Scalable, Cluster-based Anti-replay Protection for Wireless Sensor Networks

Large-scale wireless sensor network (WSN) deployments show great promise for military, homeland security, and many other applications. This promise, however, is offset by important security concerns. The resource constraints that typify wireless sensor devices make traditional security solutions impractical. One threat to secure sensor networks is the replay attack, in which packets are captured and replayed into the network. This type of attack can be perpetrated to confuse observers or to mount a denial-of-service or denial-of-sleep attack. Traditional techniques for anti-replay protection are too resource intensive for large-scale WSN deployments.
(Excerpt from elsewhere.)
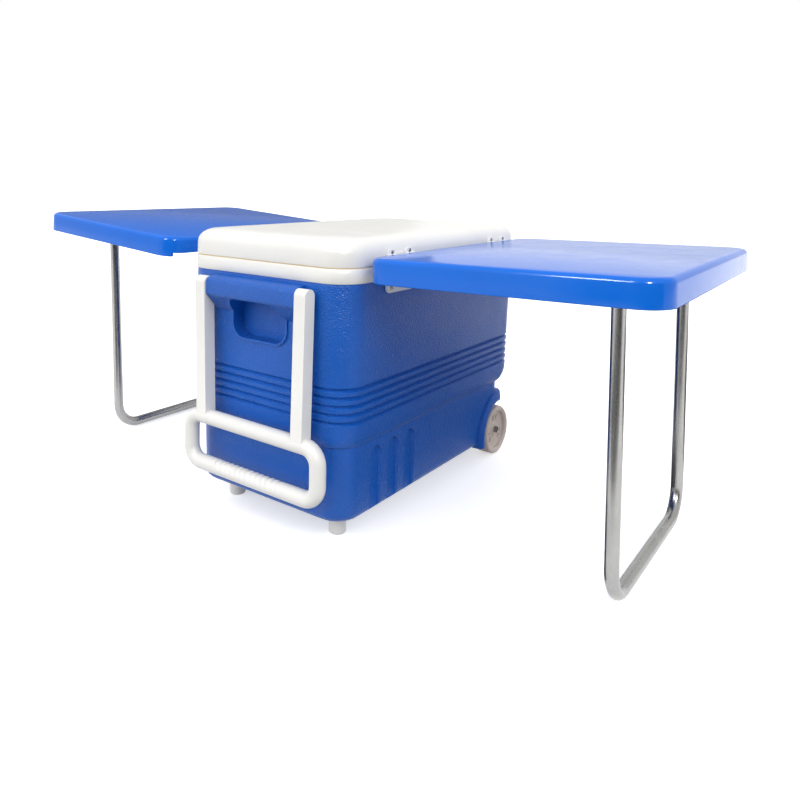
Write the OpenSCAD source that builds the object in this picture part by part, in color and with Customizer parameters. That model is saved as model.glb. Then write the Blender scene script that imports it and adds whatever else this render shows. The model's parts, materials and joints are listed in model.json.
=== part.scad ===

While techniques for reducing data transmission overhead of WSN-speciflc anti-replay mechanisms have been explored, the important problem of minimizing per-node reply table storage requirements has not been addressed. This paper introduces Clustered Anti-Replay Protection or CARP, which leverages sensor network clustering to place a limit on the amount of memory required to store anti-replay information. We show that clustering keeps the memory required for anti-replay tables manageable, reducing the size from 30% of a Mica2´s memory to 4.4% for a 200-node network. While the advantages of this technique are clear, the difficulty lies in securely updating network-wide anti-replay tables when the network reclusters, an event that must happen routinely to distribute energy consumption across the nodes in the network. Our mechanism distributes necessary anti-replay information in a secure, low-overhead, and completely distributed manner. We further show the energy-consumption overhead of adding anti-replay counters to network traffic across several WSN medium access control (MAC) protocols and two representative WSN platforms. On the Mica2 platform, overheads range from a 0% to 1.32% decrease in network lifetime, depending on the MAC protocol. On the Tmote Sky, overheads range from 0% to 4.64%. Providing anti-replay suppor- t in a secure, scalable, and distributed way is necessary to the overall security of future WSN deployments if they are to meet current expectations.